DIRECTION: Retype, exactly as written, every line from the one containing "build_slider(root, palette)" down to the one containing "obj.parent = empty", including both, and nothing else.

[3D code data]
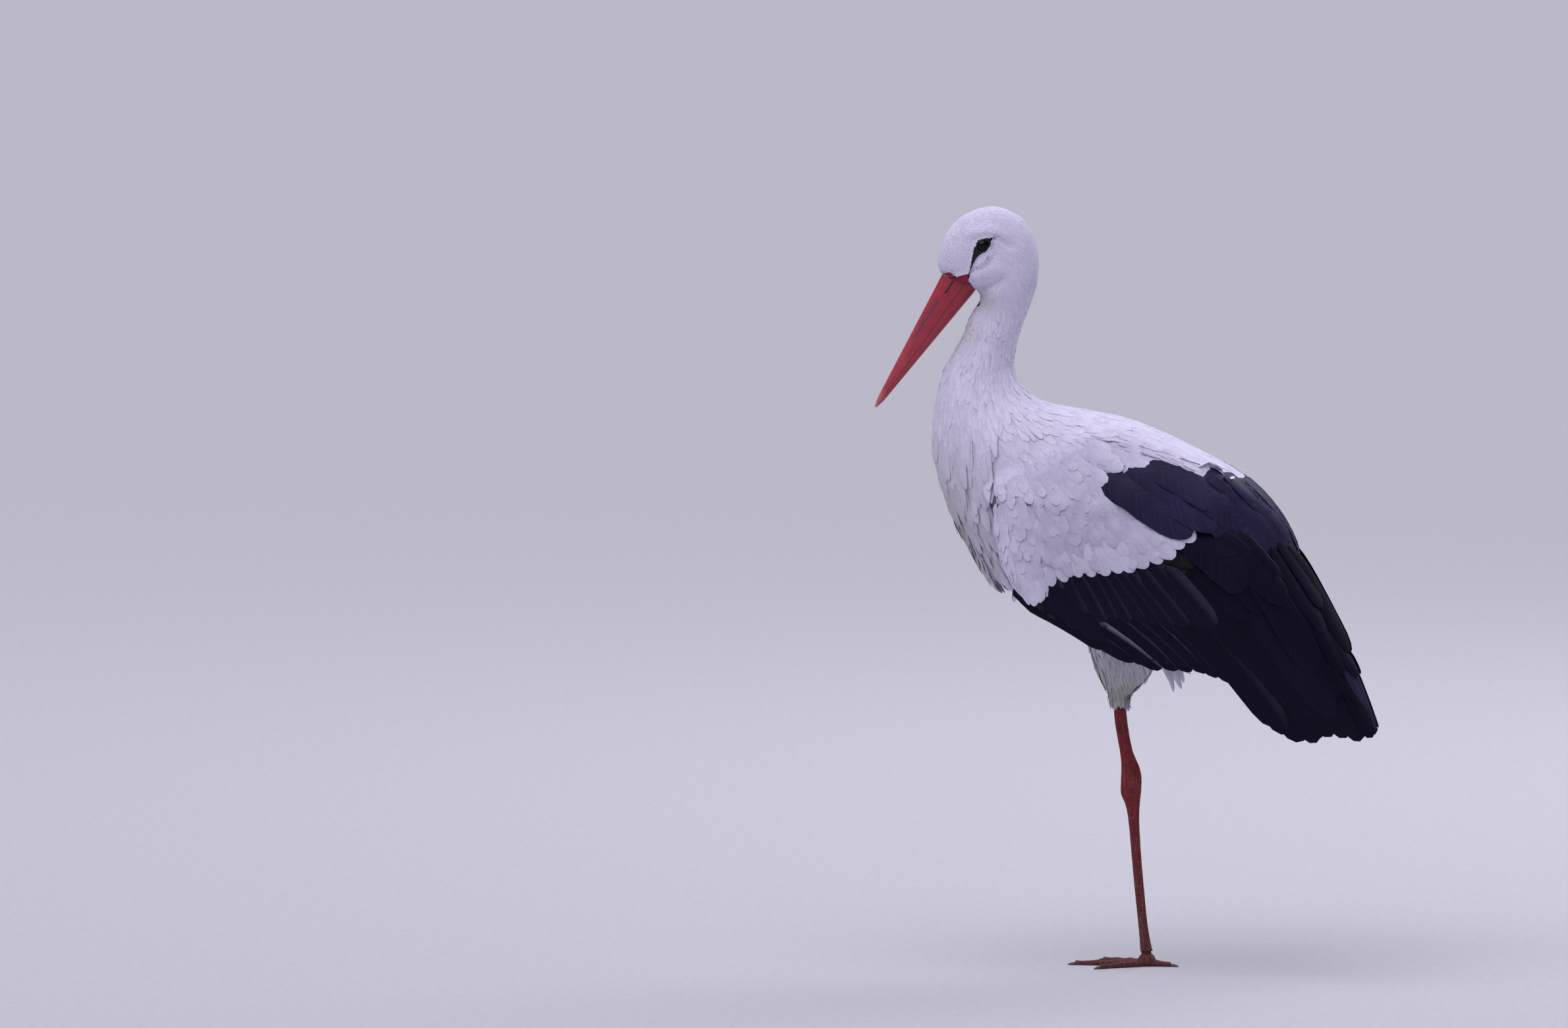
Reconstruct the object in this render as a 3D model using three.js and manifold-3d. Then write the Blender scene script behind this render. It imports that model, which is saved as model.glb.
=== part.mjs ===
// A white stork (Ciconia ciconia), life size and still, resting on its left leg with the right one drawn up.
// Millimetres. +Z is up, the bill points to -X and the bird's left side is -Y. The origin is the middle of the
// standing foot's sole, on the floor.
import * as THREE from "three";
import { mergeVertices } from "three/addons/utils/BufferGeometryUtils.js";
import Module from "manifold-3d";

const wasm = await Module();
wasm.setup();

// ---- Driving dimensions -------------------------------------------------------------------------------------

const GAP = 0.3; // clearance between neighbouring pieces that meet end to end
const CLEAR = 0.7; // how much larger a piece is made before its neighbour is cut away round it
const BODY_SIDES = 22; // corners of a rib of the body
const LEG_SIDES = 10;
const HEAD_TURN = THREE.MathUtils.degToRad(14); // the head looks this far round to the left
const TURN_AXIS = { x: -172, low: 690, high: 785 }; // the upright line it turns about, and where the neck twists
const EYE = { x: -201, z: 853.5, side: 21.3, radius: 7.6 };
const TOE = { inner: 58, middle: 78, outer: 66, hind: 22, width: 10, height: 9 };
const CLAW = { length: 9, width: 5.6, height: 3.6 };

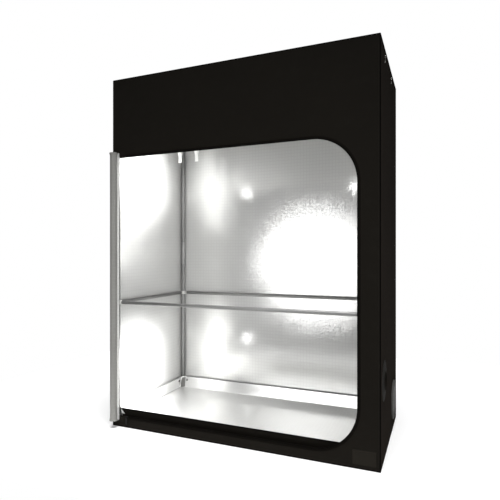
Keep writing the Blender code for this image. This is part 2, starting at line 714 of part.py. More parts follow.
def gathered_sleeve(name, base_radius, mouth_radius, height, pleats):
    """A short cloth sleeve drawn in at its mouth, whose pleats deepen towards it.

    It stands on the XY plane and opens upwards.
    """
    # How far out, how high and how deeply pleated the cloth is, on its way to the mouth
    course_shares = [(1, 0, 0), (0.86, 0.10, 0.1), (0.62, 0.34, 0.4), (0.32, 0.66, 0.7), (0.10, 0.90, 1), (0, 1, 1)]
    sides = pleats * POINTS_PER_PLEAT
    spread = base_radius - mouth_radius
    rise = height - SLEEVE_CLOTH

    def course(out_share, up_share, pleat_share, inwards, upwards):
        ring = []
        for side in range(sides):
            angle = 2 * pi * side / sides
            pleat = SLEEVE_PLEAT_DEPTH * pleat_share * sin(pleats * angle) / 2
            radius = mouth_radius + spread * out_share - inwards + pleat
            ring.append((radius * cos(angle), radius * sin(angle), rise * up_share + upwards))
        return ring

    outside = [course(*shares, 0, SLEEVE_CLOTH) for shares in course_shares]
    inside = [course(*shares, SLEEVE_CLOTH, 0) for shares in reversed(course_shares)]
    return skin(name, outside + inside, closed=True)


def build_sleeves(cloth, palette):
    """The puckered sleeves of the cable port and the duct port."""
    cable = gathered_sleeve(
        "cable_sleeve", CABLE_SLEEVE_BASE_RADIUS, CABLE_SLEEVE_MOUTH_RADIUS,
        CABLE_SLEEVE_HEIGHT, CABLE_SLEEVE_PLEATS,
    )
    cable_spot = (HALF_WIDTH + GAP, CABLE_PORT_Y, CABLE_PORT_Z)
    place("cable_sleeve", cable, palette["black_cloth"], cloth, cable_spot, FACING_SIDE)
    duct = gathered_sleeve(
        "duct_sleeve", DUCT_SLEEVE_BASE_RADIUS, DUCT_SLEEVE_MOUTH_RADIUS,
        DUCT_SLEEVE_HEIGHT, DUCT_SLEEVE_PLEATS,
    )
    duct_spot = (DUCT_PORT_X, DUCT_PORT_Y, TENT_HEIGHT + GAP)
    place("duct_sleeve", duct, palette["black_cloth"], cloth, duct_spot)


def tray_ring(half_x, half_y, corner_cut, height):
    """A rectangle with its corners cut off, at one height of the tray."""
    near_x, near_y = half_x - corner_cut, half_y - corner_cut
    points = [
        (half_x, -near_y), (half_x, near_y), (near_x, half_y), (-near_x, half_y),
        (-half_x, near_y), (-half_x, -near_y), (-near_x, -half_y), (near_x, -half_y),
    ]
    return [(x, y, height) for x, y in points]


def tray_course(height, inwards, outwards=0):
    """The tray's outline at a height, moved in by a wall or out by a hem."""
    low = tray_underside()
    share = (height - low) / (TRAY_RIM_HEIGHT - low)
    floor_half_x = POST_X
    floor_half_y = HALF_DEPTH - TRAY_FLOOR_INSET_Y
    rim_half_x = HALF_WIDTH - TRAY_RIM_INSET
    rim_half_y = HALF_DEPTH - TRAY_RIM_INSET
    half_x = floor_half_x + (rim_half_x - floor_half_x) * share - inwards + outwards
    half_y = floor_half_y + (rim_half_y - floor_half_y) * share - inwards + outwards
    cut = TRAY_FLOOR_CORNER_CUT + (TRAY_RIM_CORNER_CUT - TRAY_FLOOR_CORNER_CUT) * share
    # A corner cut keeps the wall's thickness across the cut as well
    return tray_ring(half_x, half_y, cut - (2 - sqrt(2)) * (inwards - outwards), height)


def tray_underside():
    """The height at which the tray rests on the bottom bars."""
    return BOTTOM_BAR_Z + BAR_RADIUS + GAP


def build_tray(root, palette):
    """The spill tray: a shallow cloth tub with folded corners and a hemmed rim."""
    low = tray_underside()
    hem = TRAY_RIM_HEIGHT - TRAY_HEM_HEIGHT
    rings = [
        tray_course(low, 0),
        tray_course(hem, 0),
        tray_course(hem, 0, TRAY_HEM_PROUD),
        tray_course(TRAY_RIM_HEIGHT, 0, TRAY_HEM_PROUD),
        tray_course(TRAY_RIM_HEIGHT, TRAY_CLOTH + TRAY_HEM_PROUD),
        tray_course(hem, TRAY_CLOTH + TRAY_HEM_PROUD),
        tray_course(hem, TRAY_CLOTH),
        tray_course(low + TRAY_CLOTH, TRAY_CLOTH),
    ]
    lift = make_anchor("tray_lift", (0, 0, 0), root)
    place("spill_tray", skin("spill_tray", rings), palette["silver_cloth"], lift, (0, 0, 0))


def strap_mesh():
    """A band of webbing looped over a bar, its two legs sewn together at the bottom."""
    inner = BAR_RADIUS + GAP
    outer = inner + STRAP_WEB
    tab_top = STRAP_TAB_LENGTH - STRAP_LENGTH
    taper_top = tab_top + STRAP_TAPER_LENGTH
    outline = [
        *arc(0, 0, outer, 0, 180, ARC_STEPS),
        (-outer, taper_top),
        (-STRAP_WEB, tab_top),
        (-STRAP_WEB, -STRAP_LENGTH),
        (STRAP_WEB, -STRAP_LENGTH),
        (STRAP_WEB, tab_top),
        (outer, taper_top),
    ]
    loop = [*arc(0, 0, inner, 0, 180, ARC_STEPS), (-inner, taper_top), (0, tab_top), (inner, taper_top)]
    return plate("hanging_strap", outline, STRAP_WIDTH, [loop])


def build_straps(root, palette):
    """Two hanging straps on the rear ceiling bar."""
    mesh = strap_mesh()
    bar_z = TOP_BAR_Z - CEILING_BAR_DROP
    for side, x in (("left", STRAP_LEFT_X), ("right", STRAP_RIGHT_X)):
        swing = make_anchor(f"strap_swing_{side}", (x, CEILING_BAR_REAR_Y, bar_z), root)
        middle = (-STRAP_WIDTH / 2, 0, 0)
        place(f"hanging_strap_{side}", mesh, palette["white_webbing"], swing, middle, FACING_SIDE)


def main():
    """Build the whole tent."""
    clear_scene()
    palette = make_palette()
    root = make_anchor("grow_tent", (0, 0, 0))
    frame = make_anchor("frame", (0, 0, 0), root)
    cloth = make_anchor("cloth_skin", (0, 0, 0), root)
    build_corners(frame, palette)
    build_posts(frame, palette)
    build_bar_level(frame, palette, "bottom", BOTTOM_BAR_Z, ARM_REACH)
    build_bar_level(frame, palette, "top", TOP_BAR_Z, ARM_REACH)
    build_ring(frame, palette)
    build_ceiling_bars(frame, palette)
    build_walls(cloth, palette)
    build_zip_tape(cloth, palette)
    build_vent(cloth, palette)
    build_sleeves(cloth, palette)
    build_slider(root, palette)
    build_door_roll(root, palette)
    build_tray(root, palette)
    build_straps(root, palette)


main()
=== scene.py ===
"""The looks of an indoor grow tent: cloth, black outside and reflecting inside, over a cage of steel tubes.

Metres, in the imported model's frame: +X to the right of someone facing the doorway, -Y out through it, +Z up.
"""

import logging
from dataclasses import dataclass
from enum import Enum
from functools import cache
from math import atan2, copysign, cos, degrees, hypot, pi, radians, sin, sqrt
from typing import Callable, Iterable, Sequence

import bmesh
import bpy
from mathutils import Matrix, Vector, noise


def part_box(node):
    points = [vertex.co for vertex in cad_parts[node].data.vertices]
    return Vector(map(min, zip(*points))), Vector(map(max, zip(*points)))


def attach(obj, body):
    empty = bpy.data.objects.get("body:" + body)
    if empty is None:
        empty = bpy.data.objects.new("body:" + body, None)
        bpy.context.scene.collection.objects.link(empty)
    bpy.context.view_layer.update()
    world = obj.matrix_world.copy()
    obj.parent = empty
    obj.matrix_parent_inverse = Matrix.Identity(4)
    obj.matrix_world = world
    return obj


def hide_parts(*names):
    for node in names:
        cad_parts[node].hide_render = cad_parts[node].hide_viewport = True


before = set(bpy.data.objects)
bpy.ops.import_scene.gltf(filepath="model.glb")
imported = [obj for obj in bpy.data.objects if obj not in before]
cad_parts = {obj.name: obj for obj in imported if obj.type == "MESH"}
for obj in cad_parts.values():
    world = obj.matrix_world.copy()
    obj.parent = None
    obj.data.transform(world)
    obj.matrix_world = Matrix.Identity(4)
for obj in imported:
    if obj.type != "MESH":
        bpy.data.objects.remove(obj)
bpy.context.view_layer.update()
LOG = logging.getLogger("grow_tent")

Colour = tuple[float, float, float]
Place = tuple[float, float, float]
Socket = bpy.types.NodeSocket
MM = 0.001
RIGHTWARDS = Vector((1, 0, 0))
BACKWARDS = Vector((0, 1, 0))
FORWARDS = Vector((0, -1, 0))
UPWARDS = Vector((0, 0, 1))


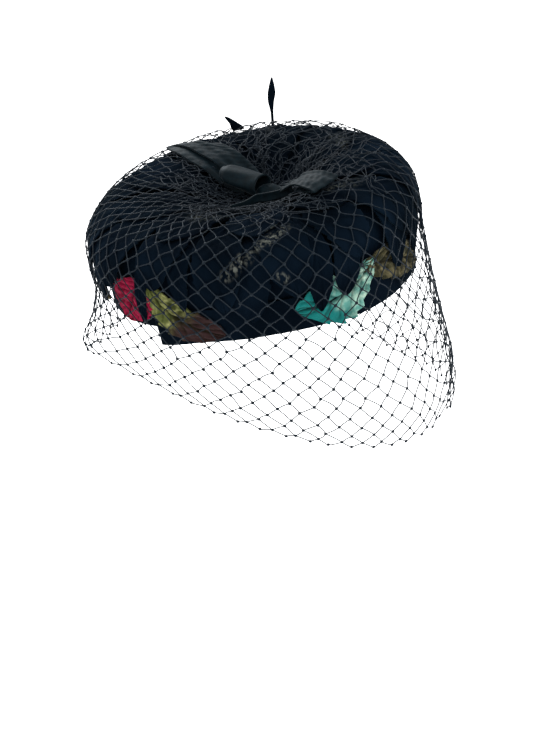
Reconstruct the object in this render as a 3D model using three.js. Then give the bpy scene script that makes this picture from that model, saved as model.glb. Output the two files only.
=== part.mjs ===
// A black velvet pillbox hat with a sunken crown, velvet leaves, a ribbon bow and a net veil.
// Millimetres, +Z up. The origin is the middle of the head opening, on the plane of the lower edge.
// The wearer faces -Y and the wearer's right side is -X.
// A turn is the angle round the hat from the wearer's right side, growing towards the front.
// A run is the share of the way over the crown, from 0 in its hollow's middle to 1 at its lower edge.
// A lift is the distance out from the crown's cloth, along the direction that the cloth faces.

import * as THREE from "three";
import { mergeVertices } from "three/addons/utils/BufferGeometryUtils.js";

// The stiffened crown, whose top leans down to the wearer's right
const crownLength = 182;
const crownWidth = 152;
const crownHeight = 60;
const crownLean = 0.17;
const crownWall = 2.2;
const crownLowerEdge = 7.5;
const hollowForward = 13;
const hollowSideways = 3;

// The band round its lower edge, which stops on each side of the back
const bandHeight = 20;
const bandThickness = 1.3;
const bandEndTurn = -40;
const bandDroop = 3;

// The velvet leaves, laid in layers
const leafThickness = 1;
const leafRise = 0.7;
const layerGap = 0.9;

// The ribbon of the bow
const ribbonWidth = 23;
const ribbonThickness = 1.2;
const knotLength = 17;
const knotWidth = 13;
const knotHeight = 11.5;
const tailHeight = 5;
const bowRoot = 16; // from the knot's middle to where its ribbons leave it

// The leaves whose tips stand up out of the net
const uprightHeight = 31;
const uprightWidth = 4.6;
const stemWidth = 1.5;
const raisedTipLength = 20;
const raisedTipWidth = 6;

// The net veil: its drops are how far it hangs below the lower edge
const veilFrontDrop = 94;
const veilBackDrop = 20;
const veilThickness = 1.2;
const veilStrand = 3.5;
const veilFlare = 7;
const veilClearance = 2;
const veilBend = 0.8;
const gatherGap = 2.5;
const meshesRound = 24;
const meshRows = 6;

const pieceGap = 0.35;
const layerStep = leafThickness + layerGap;
const gatherRadius = knotLength / 2 + gatherGap;
const radian = Math.PI / 180;
const { lerp, clamp, smoothstep } = THREE.MathUtils;

// The crown's outline from the middle of its hollow to its lower edge: out is a share of the half length,
// and up a share of the height above the lower edge.
const crownOutline = [
  { out: 0.0, up: 0.78 },
  { out: 0.16, up: 0.8 },
  { out: 0.33, up: 0.87 },
  { out: 0.5, up: 0.96 },
  { out: 0.64, up: 1.0 },
  { out: 0.76, up: 0.99 },
  { out: 0.85, up: 0.965 },
  { out: 0.93, up: 0.885 },
  { out: 0.98, up: 0.745 },
  { out: 1.0, up: 0.45 },
  { out: 0.99, up: 0.2 },
  { out: 0.985, up: 0.0 },
];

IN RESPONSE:
    build_slider(root, palette)
    build_door_roll(root, palette)
    build_tray(root, palette)
    build_straps(root, palette)


main()
=== scene.py ===
"""The looks of an indoor grow tent: cloth, black outside and reflecting inside, over a cage of steel tubes.

Metres, in the imported model's frame: +X to the right of someone facing the doorway, -Y out through it, +Z up.
"""

import logging
from dataclasses import dataclass
from enum import Enum
from functools import cache
from math import atan2, copysign, cos, degrees, hypot, pi, radians, sin, sqrt
from typing import Callable, Iterable, Sequence

import bmesh
import bpy
from mathutils import Matrix, Vector, noise


def part_box(node):
    points = [vertex.co for vertex in cad_parts[node].data.vertices]
    return Vector(map(min, zip(*points))), Vector(map(max, zip(*points)))


def attach(obj, body):
    empty = bpy.data.objects.get("body:" + body)
    if empty is None:
        empty = bpy.data.objects.new("body:" + body, None)
        bpy.context.scene.collection.objects.link(empty)
    bpy.context.view_layer.update()
    world = obj.matrix_world.copy()
    obj.parent = empty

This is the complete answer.